Both serve a purpose. Daniel Kahneman referred to them famously as System 1 and System 2 thinking. The subconscious mind can pattern-match and alert you to important things like danger, hunger, unfairness, opportunity, etc. It can be fast, creative, and automatic. But it can also be inaccurate, noisy, fearful, and needy. The conscious mind can think step-by-step - logically and analytically. But it's slow, robotic, and can miss cues.
In the last decade, I think there's been a societal shift in the balance between conscious to subconscious. I blame it almost entirely on the rise of incessant communication, media, and social feeds.

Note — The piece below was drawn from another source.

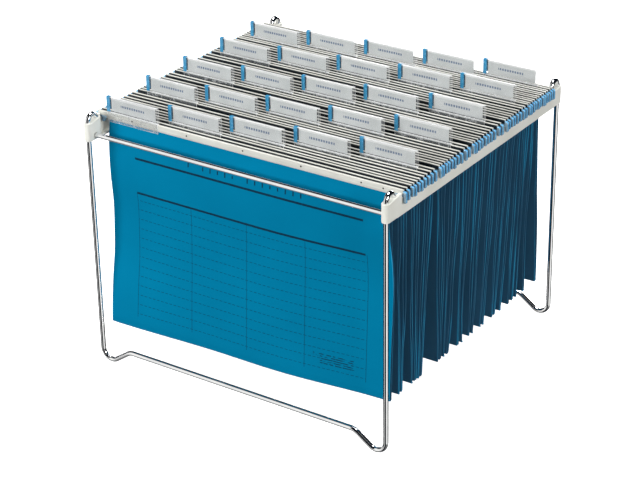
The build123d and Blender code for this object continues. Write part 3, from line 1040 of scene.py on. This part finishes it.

We are constantly and unintentionally dumping garbage into our subconscious. We live hyper-stimulated, fast and furious dopamine-fueled lives that we barely have the time and boredom to think for ourselves and consciously process and integrate our experiences. We are becoming unhappy, group-thinking, shallow, materialistic, desire-maxing walking zombies who are losing the most important evolutionary gift that has gotten us so far - the prefrontal cortex and the conscious mind.
The solution?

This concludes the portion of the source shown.